A PATTERN THE COURTS ARE NO LONGER TOLERATING
The timing places HFCB inside a broader shift in how Kenyan courts are treating banks that fail their customers. Days before the Ndindi ruling, the same Justice Murunga upheld a Small Claims Court award against Family Bank, holding that once a customer flags suspected fraud, a bank’s duty to lock down the account is fully triggered regardless of whether the correct PIN was used to move the money.
The court found Family Bank’s own submissions had admitted its practice required an immediate account freeze once a fraud complaint was lodged, and that this had simply not happened.
“A bank is the keeper of the gate through which its customer’s money passes.” — Justice Benard Murunga
HFCB now sits on the wrong side of that same accountability standard, with a court record showing exactly the kind of institutional laxity the judiciary is signalling it will no longer excuse quietly.
THE SHARE SCHEME NOBODY IS INTERROGATING
While that judgment was landing, HFCB was busy executing the very different business of enriching its own ranks. Regulatory filings for May 2026 show the bank’s employees now hold 94.36 million shares, a 4.77 percent stake worth roughly Sh1 billion at the counter’s Sh10.85 close, making staff the fifth largest shareholder bloc in a listed mortgage lender for the first time in its history.
The bulk of that holding, 94.27 million shares, was issued fresh under a new Employee Share Ownership Plan that the Capital Markets Authority cleared for listing on the Nairobi Securities Exchange in December 2025.
It replaced an earlier scheme that was wound up in 2024 after staff bought just 878,593 shares at a discounted price, a scale so modest it barely registered against the new allocation.
Every one of the newly issued shares came from thin air rather than the market.
No investor sold a single share to fund this. The capital table was simply redrawn, and every existing holder now owns a smaller slice of the same pie. Britam Holdings, HFCB’s anchor shareholder, watched its stake slide from 48.18 percent to 45.6 percent.
The family of Kenya Rural Roads Authority chairman Anthony Mwaura saw its combined position cut to roughly 12 percent.
The scheme is capped at five percent of issued capital at any given time and is designed to roll out over five years, allocated according to individual performance ratings that the bank has disclosed nowhere in detail.

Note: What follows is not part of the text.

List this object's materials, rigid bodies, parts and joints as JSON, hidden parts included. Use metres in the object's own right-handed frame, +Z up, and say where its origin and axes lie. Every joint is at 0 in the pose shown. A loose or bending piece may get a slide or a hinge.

That silence is the story mainstream coverage keeps sidestepping.
Nobody outside HFCB’s boardroom knows who sits on the committee that scores those performance ratings, what proportion of the pot is earmarked for the small circle at the top of the organisation chart against branch and back office staff, or whether the metrics used to justify allocations bear any relationship to the mortgage book a court has just found was mismanaged for years.

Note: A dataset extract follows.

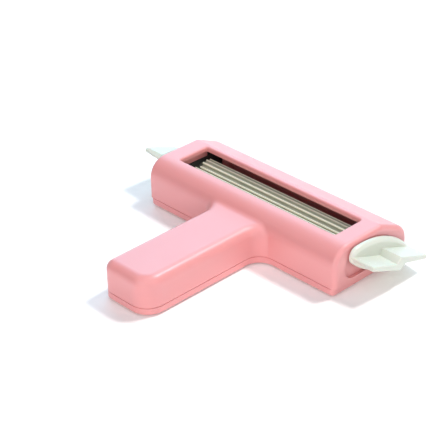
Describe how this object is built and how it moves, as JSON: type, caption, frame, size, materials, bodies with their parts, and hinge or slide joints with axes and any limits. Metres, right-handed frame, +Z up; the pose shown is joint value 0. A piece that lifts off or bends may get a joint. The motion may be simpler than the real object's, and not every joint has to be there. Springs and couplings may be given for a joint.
{
  "type": "paper crimper",
  "caption": "Hand-held paper crimper: a T-shaped plastic case with two meshing ribbed rollers turned by a winged knob at either end.",
  "frame": {"origin": "on the table, below the middle of the case, halfway from the handle's end to the housing's back", "axes": "+X along the rollers to the right-hand knob, -Y along the handle to its end, +Z up from the table"},
  "size_m": [0.166, 0.1304, 0.027],
  "materials": {
    "pink_case": "satin",
    "guide_plastic": "satin",
    "roller_plastic": "satin",
    "axle_steel": "satin",
    "plate_plastic": "matt",
    "bush_plastic": "satin",
    "spacer_plastic": "satin",
    "clip_steel": "satin",
    "mint_knob": "gloss",
    "screw_steel": "satin",
    "foot_rubber": "matt"
  },
  "bodies": {
    "case": {"upper_case": "pink_case", "lower_case": "pink_case", "paper_guide": "guide_plastic", "right_bearing_plate": "plate_plastic", "left_bearing_plate": "plate_plastic", "right_front_bush": "bush_plastic", "left_front_bush": "bush_plastic", "right_rear_bush": "bush_plastic", "left_rear_bush": "bush_plastic", "housing_screws": "screw_steel", "handle_screws": "screw_steel", "housing_feet": "foot_rubber", "handle_foot": "foot_rubber"},
    "drive_roller": {"rear_roller": "roller_plastic", "rear_axle": "axle_steel", "right_knob": "mint_knob", "left_knob": "mint_knob", "rear_spacers": "spacer_plastic", "rear_axle_clips": "clip_steel"},
    "idle_roller": {"front_roller": "roller_plastic", "front_axle": "axle_steel", "front_spacers": "spacer_plastic", "front_axle_clips": "clip_steel"}
  },
  "joints": [
    {"name": "drive_roller_turn", "type": "hinge", "parent": "case", "child": "drive_roller", "pos_m": [0, 0.04185, 0.0138], "axis": [1, 0, 0], "continuous": true},
    {"name": "idle_roller_turn", "type": "hinge", "parent": "case", "child": "idle_roller", "pos_m": [0, 0.02975, 0.0138], "axis": [1, 0, 0], "continuous": true}
  ],
  "couplings": [
    {"joint": "idle_roller_turn", "follows": "drive_roller_turn", "ratio": -1}
  ]
}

HFCB’s executive bench, led by Group CEO Robert N. Kibaara alongside Finance Director Sammy Kamanthi, Chief Operating Officer David Igweta, Chief Administrative and HR Officer Catherine Olaka, Director of Sales and Marketing Nkatha Gitonga and Company Secretary Regina Anyika, answers to a board chaired by Prof. Olive M. Mugenda, with veteran non executive Dr. Peter K. Munga among those signing off on the framework.
These are the same people whose interest rate and fee decisions were just found by a court to have breached the bank’s own contracts. They are also the people best positioned to benefit most richly from a scheme whose allocation criteria the public cannot see.
A WIDER KENYAN PATTERN
HFCB is not operating in isolation. Britam itself, sitting atop HFCB’s shareholder register, moved in March 2026 to nearly triple its own ESOP ceiling from two to five percent of issued capital, a decision taken at board level even as the insurer works through a multi year recovery from historic losses.
Two firms bound together by cross ownership are each, within months of one another, expanding the exact mechanism by which insiders convert board discretion into personal equity, with minority shareholders diluted in both cases and neither company publishing a granular breakdown of who actually receives the shares and why.
Whether this reflects a genuine industry wide push toward talent retention or a governance blind spot large enough for the region’s most connected executives to walk through is a question boards, auditors and the Capital Markets Authority owe shareholders an answer to, not a glossy press release.
WHO IS WATCHING THE GATE
None of this means a court has found HFCB’s leadership guilty of fraud. It has not. What the record shows is narrower and, in its own way, more damning: a bank found by a judge to have broken its contracts with ordinary borrowers for years, choosing this precise moment to hand nearly five percent of itself to an inner circle whose selection criteria remain a closely guarded secret.
Employee ownership done properly builds loyalty and spreads value down an organisation. Employee ownership done opaquely, timed to a damaging court judgment and steered by the same executives whose conduct that judgment scrutinised, invites exactly the suspicion now attaching to HFCB.
The mama mboga with savings in an HFCB linked account, the young family servicing a mortgage, the pensioner whose retirement fund holds Britam units that in turn hold HFCB stock, all have a stake in an answer HFCB has not given.
Until the bank publishes a full, independently verified breakdown of who received these shares, on what performance criteria, and why newly printed equity was chosen over any other retention tool, the suspicion will stand that the biggest winners of this billion shilling scheme were never the tellers and loan officers the press releases invoke, but the executives who designed, approved and now administer it.
The court has already shown the gate was left open once.
Whether HFCB closes it, or simply hands the keys to those already inside, is the story shareholders, regulators and customers alike should be demanding answered.